■ **INFORMATION PROVIDED**

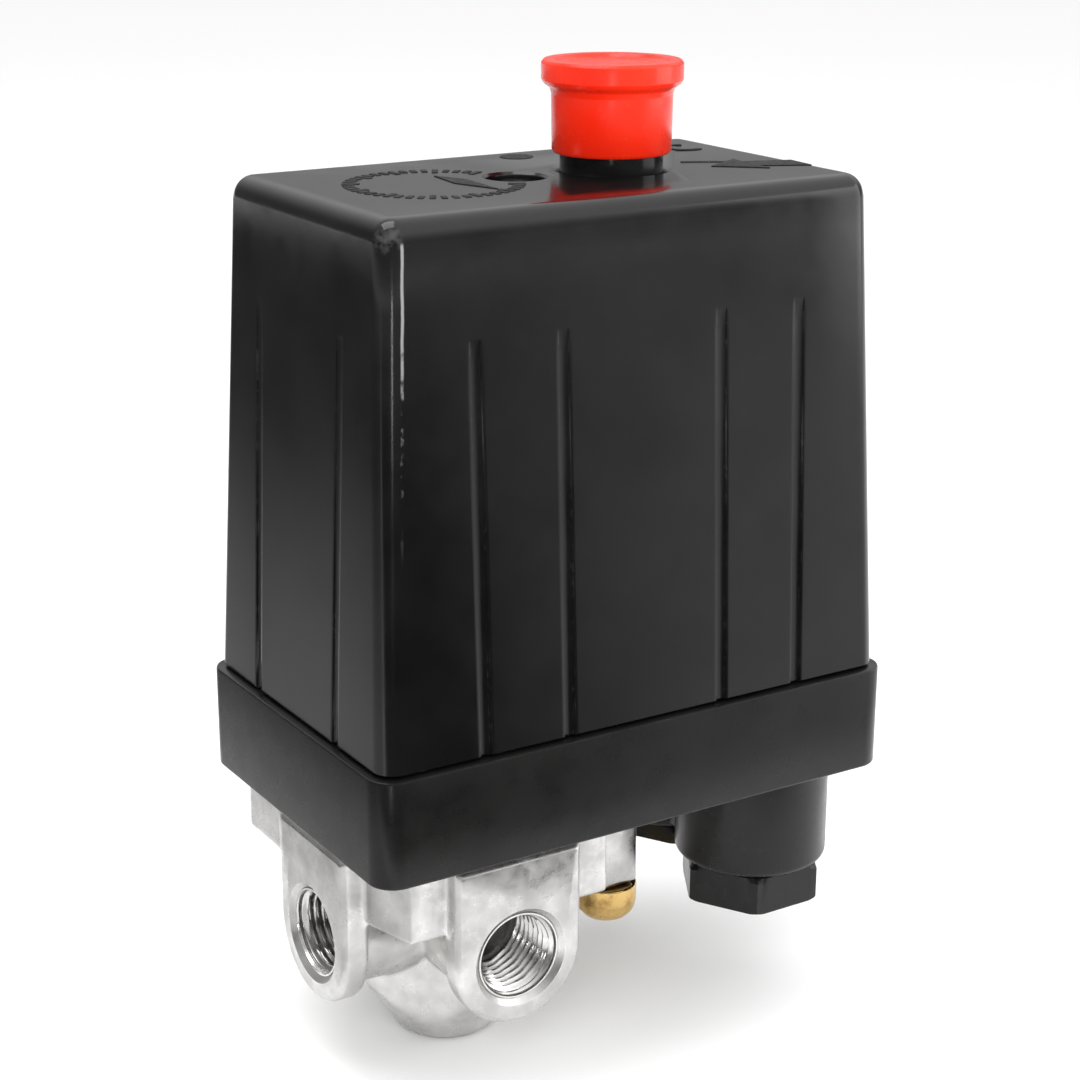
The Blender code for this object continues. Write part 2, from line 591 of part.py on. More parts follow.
def make_contact_block():
    deck = block("contact_block", (DECK_LEFT, -DECK_HALF, DECK_Z), (DECK_RIGHT, DECK_HALF, DECK_TOP),
                 "brown_bakelite")
    for side in (-1, 1):
        leg = sorted((side * 17.5, side * (DECK_HALF - 0.1)))
        stand = sorted((side * 9.5, side * 16.8))
        ear = sorted((side * 6.0, side * 8.0))
        join(deck,
             block(f"right_leg_{side}", (40.0, leg[0], PLATE_Z), (59.0, leg[1], DECK_Z + 1)),
             block(f"left_leg_{side}", (DECK_LEFT + 0.1, leg[0], ON_PLATE), (28.0, leg[1], DECK_Z + 1)),
             block(f"left_stand_{side}", (25.5, stand[0], DECK_TOP - 1), (36.0, stand[1], PEDESTAL_TOP)),
             block(f"right_stand_{side}", (49.5, stand[0], DECK_TOP - 1), (59.8, stand[1], PEDESTAL_TOP)),
             block(f"trip_ear_{side}", (TRIP_X - 3, ear[0], DECK_TOP - 1), (TRIP_X + 3, ear[1], TRIP_Z + 3.5)))
    cut(deck,
        block("carrier_way", (CARRIER_X - 1.7, -15.5, DECK_Z - 2), (CARRIER_X + 1.7, 15.5, DECK_TOP + 2)),
        rod("ear_bore", PIN_HOLE, (TRIP_X, -9, TRIP_Z), (TRIP_X, 9, TRIP_Z), sides=20))
    return deck


def make_contacts(deck):
    """Two poles, each with a left and a right terminal and a moving bridge between them."""
    ends = {"left": (26.0, 40.2, 30.5, CONTACT_X[0]), "right": (45.2, 59.5, 55.0, CONTACT_X[1])}
    for pole, y in (("front", -POLE_Y), ("back", POLE_Y)):
        for end, (x_low, x_high, screw_x, contact_x) in ends.items():
            name = f"terminal_{pole}_{end}"
            strip = block(name, (x_low, y - 3.2, PEDESTAL_TOP + GAP), (x_high, y + 3.2, PEDESTAL_TOP + 1.5),
                          "brass")
            join(strip, upright(name + "_button", CONTACT_RADIUS, (contact_x, y), PEDESTAL_TOP - 0.6,
                                PEDESTAL_TOP + 1.0, sides=16))
            cut(strip, upright(name + "_hole", 2.0, (screw_x, y), PEDESTAL_TOP - 1, PEDESTAL_TOP + 3, sides=16))
            cut(deck, upright(name + "_thread", 2.0, (screw_x, y), 69.0, PEDESTAL_TOP + 3, sides=16))
            pan_screw(f"terminal_screw_{pole}_{end}", (screw_x, y), PEDESTAL_TOP + 1.5 + GAP, 3.1, 2.2, 1.7,
                      70.0, "zinc_steel")
        bridge = block(f"moving_contact_{pole}", (36.9, y - 2.3, 70.3), (48.5, y + 2.3, 71.3), "brass")
        for i, contact_x in enumerate(CONTACT_X):
            join(bridge, upright(f"moving_button_{pole}_{i}", CONTACT_RADIUS, (contact_x, y), 70.8, 71.9,
                                 sides=16))


def make_carrier():
    thin = 1.3
    carrier = block("contact_carrier", (CARRIER_X - thin, -15.0, 60.0), (CARRIER_X + thin, 15.0, 70.0),
                    "black_nylon")
    join(carrier, block("carrier_push", (CARRIER_X - thin + 0.1, -3.0, 61.0),
                        (CARRIER_X + thin - 0.1, 3.0, 83.7)))
    coil("carrier_spring", 2.4, 0.4, (CARRIER_X, 0), PLATE_Z, 59.7, 6, "spring_steel")


def make_unloader():
    body = block("unloader_body", (UNLOADER_X - 3.6, -4.0, UNLOADER_LOW), (UNLOADER_X + 3.6, 4.0, FLANGE_TOP),
                 "die_cast", corner=1.2, segments=2)
    at = (UNLOADER_X, 0)
    join(body, upright("unloader_neck", NECK_RADIUS, at, FLANGE_TOP - 2, 47.5))
    cut(body,
        upright("pin_way", 1.5, at, UNLOADER_LOW + 5, 50, sides=20),
        upright("valve_chamber", 3.0, at, UNLOADER_LOW - 2, CHAMBER_TOP, sides=24))
    nut = upright("unloader_nut", 6.2, at, ON_PLATE, 47.2, "zinc_steel", sides=6)
    cut(nut, upright("nut_hole", NECK_RADIUS + GAP, at, ON_PLATE - 2, 50))
    turned("unloader_pin", [
        (0.0, LEVER_LOW - GAP), (1.2, LEVER_LOW - GAP), (1.2, 24.0), (2.4, 23.6), (2.4, 22.0), (0.0, 22.0)],
        at, "brass", steps=20)
    coil("unloader_spring", 2.1, 0.3, at, 16.7, 21.7, 3, "spring_steel")
    turned("unloader_fitting", [
        (2.7, 16.4), (2.7, 15.7), (5.0, 15.7), (5.0, 12.6), (4.7, 11.2), (3.9, 10.1), (2.6, 9.5),
        (1.5, 9.5), (1.5, 16.4)], at, "brass", closed=True, steps=24)


clear_scene()
PARTS = new_collection("pressure_switch")
CUTTERS = new_collection("cutters")
make_cover()
make_tray()
make_glands()
make_manifold()
make_diaphragm()
make_base_plate()
make_lever()
make_range_spring()
make_knob()
make_trip_lever()
make_contacts(make_contact_block())
make_carrier()
make_unloader()
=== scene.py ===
"""Looks of the pressure switch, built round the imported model.

Sizes are in millimetres unless a name says otherwise, and MM turns them into Blender's metres.
"""
import json
import math

import bmesh
import bpy
from mathutils import Matrix, Vector


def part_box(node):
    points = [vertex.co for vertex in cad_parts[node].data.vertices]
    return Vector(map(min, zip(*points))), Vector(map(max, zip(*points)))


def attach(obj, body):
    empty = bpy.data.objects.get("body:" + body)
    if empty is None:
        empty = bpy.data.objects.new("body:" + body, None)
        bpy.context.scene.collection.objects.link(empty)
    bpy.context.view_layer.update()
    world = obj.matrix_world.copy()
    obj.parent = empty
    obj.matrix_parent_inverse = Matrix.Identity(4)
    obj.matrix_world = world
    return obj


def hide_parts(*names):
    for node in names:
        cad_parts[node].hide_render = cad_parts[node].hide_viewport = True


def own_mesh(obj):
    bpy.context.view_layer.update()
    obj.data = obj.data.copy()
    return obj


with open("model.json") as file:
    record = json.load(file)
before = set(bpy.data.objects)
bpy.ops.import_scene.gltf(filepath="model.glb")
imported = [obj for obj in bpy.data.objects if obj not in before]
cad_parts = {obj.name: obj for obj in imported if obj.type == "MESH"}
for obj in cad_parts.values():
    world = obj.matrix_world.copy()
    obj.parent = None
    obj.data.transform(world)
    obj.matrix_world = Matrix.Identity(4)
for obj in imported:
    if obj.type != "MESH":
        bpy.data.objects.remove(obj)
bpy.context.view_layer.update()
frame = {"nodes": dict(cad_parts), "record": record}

MM = 0.001


def cad_box(node):
    """Lowest and highest corner of a CAD node, in millimetres."""
    return [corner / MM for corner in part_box(node)]


COVER_LOW, COVER_HIGH = cad_box("cover")
TRAY_LOW, TRAY_HIGH = cad_box("base_tray")
MANIFOLD_TOP = cad_box("manifold")[1].z
KNOB_LOW, KNOB_HIGH = cad_box("knob_cap")
SCREW_LOW, SCREW_HIGH = cad_box("cover_screw")
UNLOADER_LOW, UNLOADER_HIGH = cad_box("unloader_body")
FITTING_LOW, FITTING_HIGH = cad_box("unloader_fitting")
NUT_BOX = {side: cad_box(f"gland_nut_{side}") for side in ("front", "back")}
SEAL_LOW, SEAL_HIGH = cad_box("gland_seal_front")
PIN_LOW, PIN_HIGH = cad_box("unloader_pin")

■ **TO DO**
Print exactly the lines from the line with "clear_scene()" to the line with "obj.matrix_world = Matrix.Identity(4)", both included, and nothing else.

■ **ANSWER TO THE TASK**
clear_scene()
PARTS = new_collection("pressure_switch")
CUTTERS = new_collection("cutters")
make_cover()
make_tray()
make_glands()
make_manifold()
make_diaphragm()
make_base_plate()
make_lever()
make_range_spring()
make_knob()
make_trip_lever()
make_contacts(make_contact_block())
make_carrier()
make_unloader()
=== scene.py ===
"""Looks of the pressure switch, built round the imported model.

Sizes are in millimetres unless a name says otherwise, and MM turns them into Blender's metres.
"""
import json
import math

import bmesh
import bpy
from mathutils import Matrix, Vector


def part_box(node):
    points = [vertex.co for vertex in cad_parts[node].data.vertices]
    return Vector(map(min, zip(*points))), Vector(map(max, zip(*points)))


def attach(obj, body):
    empty = bpy.data.objects.get("body:" + body)
    if empty is None:
        empty = bpy.data.objects.new("body:" + body, None)
        bpy.context.scene.collection.objects.link(empty)
    bpy.context.view_layer.update()
    world = obj.matrix_world.copy()
    obj.parent = empty
    obj.matrix_parent_inverse = Matrix.Identity(4)
    obj.matrix_world = world
    return obj


def hide_parts(*names):
    for node in names:
        cad_parts[node].hide_render = cad_parts[node].hide_viewport = True


def own_mesh(obj):
    bpy.context.view_layer.update()
    obj.data = obj.data.copy()
    return obj


with open("model.json") as file:
    record = json.load(file)
before = set(bpy.data.objects)
bpy.ops.import_scene.gltf(filepath="model.glb")
imported = [obj for obj in bpy.data.objects if obj not in before]
cad_parts = {obj.name: obj for obj in imported if obj.type == "MESH"}
for obj in cad_parts.values():
    world = obj.matrix_world.copy()
    obj.parent = None
    obj.data.transform(world)
    obj.matrix_world = Matrix.Identity(4)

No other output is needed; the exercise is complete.